David, I saw Gun Shy on your recommendation (you’ve become a crucial comedy suggester since sending me to The Big Lebowski, an unprecedented masterwork I somehow had missed) and loved the brainy first part, especially Oliver Platt as the sad-sack reluctant mobster who’d rather be growing tomatoes. But I grew sad as it fell apart (Sandra Bullock’s presence hastily scripted in with nothing like the insight accorded the men, the contrived plot hogging more and more space and slowly squeezing out the wit); and I’m tiring of the mob as emblem/metaphor/emotio-political allegory of the American experience/family/male conundrum. Oh well: You say potato, I say potahto. I liked Nurse Betty for reasons that surprise even me. I’m no Neil LaBute fan, and on paper and in principle I agree the plot is neither promising nor savory. But I appreciated the filmmaking–the craftmanship and confidence; in a year when too many movies went on too long, or had no idea how to hang onto their energy, how to trace an emotional arc, how to build or how to end, I felt it stood out.

I’m sorry you didn’t get to see The House of Mirth, and I’m sorry Tony didn’t like it as much as I did: Gillian Anderson is physically not quite right as Lily Bart, but her acting is often magnificent. Could the screening screw-up be that the film was a Showtime property until recently and not necessarily headed for theatrical release? It’s quite good, if–again with the theme of the week–a little gloomy. But in this director’s case, chalk it up to temperament, not fishing for awards. In revisiting Wharton’s novel, I was taken aback by how right Davies was; the book has a buried-underground quality and is much less glittering and more suffused with pain than I had remembered.

As for Chicken Run, we all seem to agree that it’s one of the year’s best. I put it in the gloom category only because it seemed remarkable that the year’s most rousing children’s fare should focus on the enslavement, murder, and eating of cute animals. But in every other respect–in its unwavering yet subtle morality, its pizzazz, and in the beautifully modern courtship of the flashy rooster and the brave and practical and charismatic hen (now there’s a love story, one of 2000’s best), it was an antidote to ennui. Still, it makes me sad to put a film like Chicken Run at the top of the heap. No offense to animation, but I often longed this year for a film starring human beings that I could like so unreservedly.

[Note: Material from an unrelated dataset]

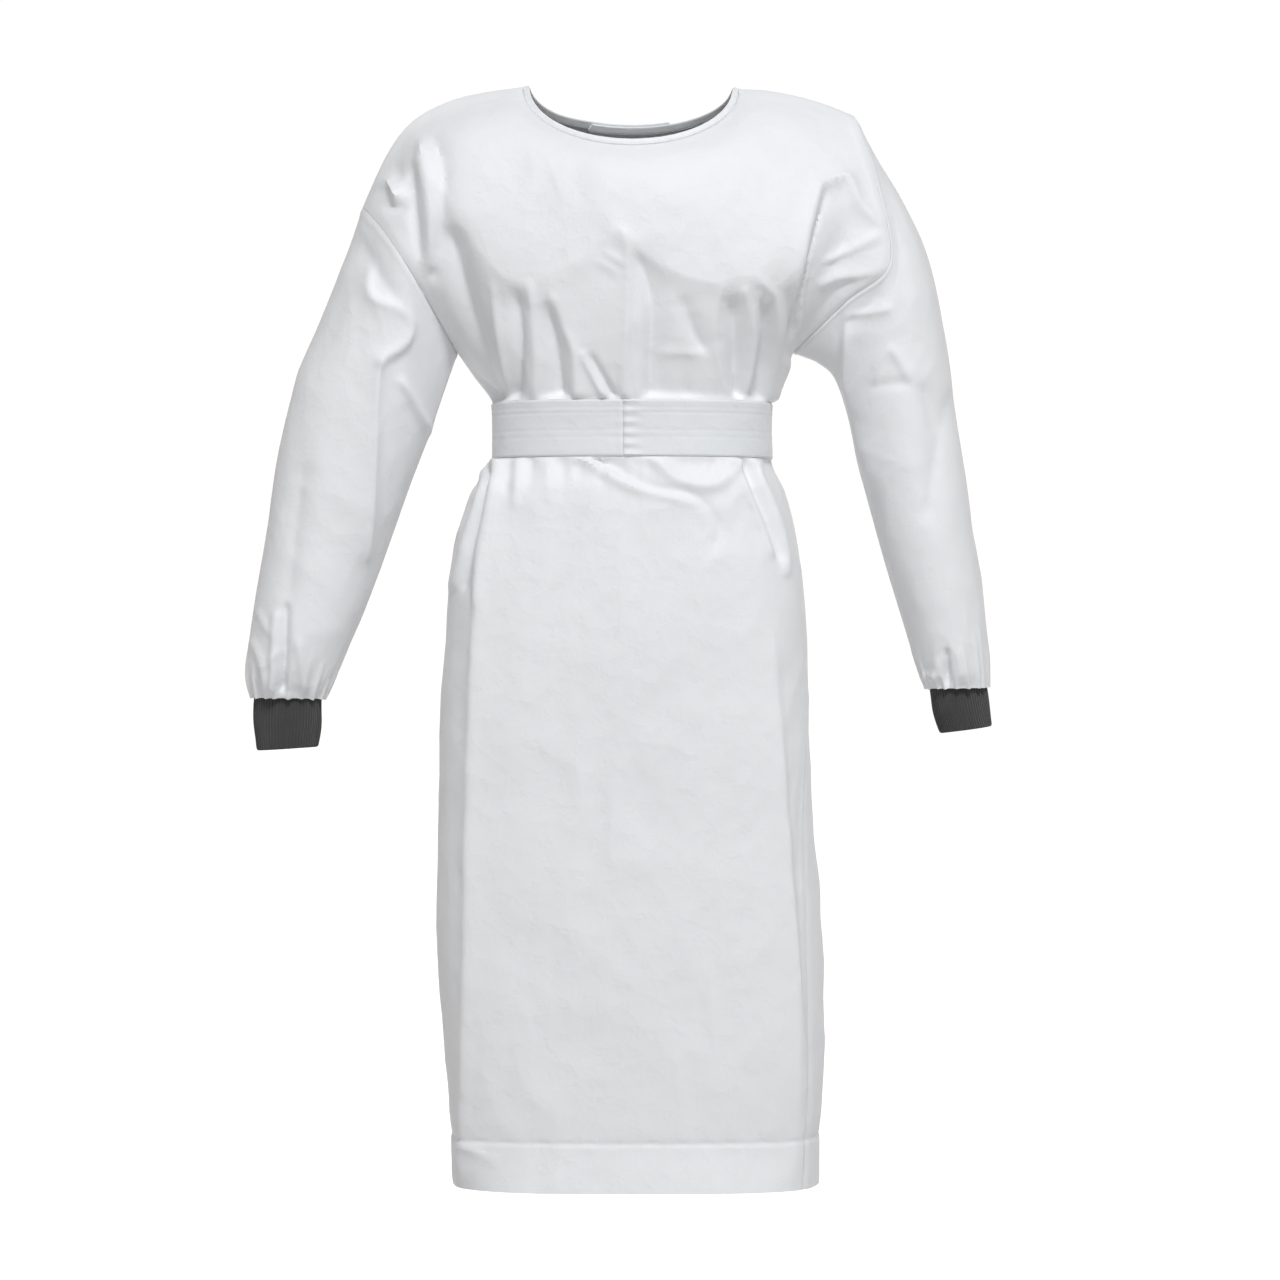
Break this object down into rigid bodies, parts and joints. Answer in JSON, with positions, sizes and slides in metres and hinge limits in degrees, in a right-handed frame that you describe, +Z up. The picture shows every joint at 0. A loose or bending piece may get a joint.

I’m traveling today and getting ready to sign off. I must say I wish we’d talked a little more about the widespread perception–exaggerated and erroneous to some of you, but worthy of exploration to me–that this was an off year for the movies. I don’t think this is a conspiracy fomented by the mischevious agitator Peter Travers; anecdotal evidence tells me that lots of moviegoers, both avid and casual, believe it to be so. Are they wrong? Possibly, but movies are a communal experience, and when the audience gets antsy, it bears looking at. Perhaps I should have rephrased the question to ask not which movies were best and worst this year (we are in surprising agreement on that score) but which movies pierced the consciousness, either on an art house or a massive scale. Which movies will enter the vocabulary–become a shorthand for a mood, a new idea about what’s fun or tragic, a contemporary fact of life? Blair Witch, Boys Don’t Cry, The Sixth Sense, and Being John Malkovich (you might also include The Green Mile, about which I have the most mixed feelings) were none of them the best movies of 1999, but they fulfilled this necessary function. This year Almost Famous tried, hard, but it settled for speaking to a certain strain of late-boomerish guys who in their youth aspired to be Ralph Gleason and Ben Fong Torres the way, decades earlier, they would have wanted to be Joyce. I can think of only a few patchy equivalents: the climax of Chicken Run, the fight scenes in Crouching Tiger, the best 20 minutes of Cast Away, and on a shallow but not meaningless level, any five minutes of Charlie’s Angels.* I don’t think I’m alone in wishing there’d been more, and more grownup excitements. The great consolation is that the situation could, and will, change at any moment–and when it does, I have no doubt audiences will be game.

Until then all the best,
Sarah

* I don’t include Yi Yi or You Can Count on Me because, as a few of you pointed out, their emotional subtlety was not new so much as it was remarkable in a year of emotional drought.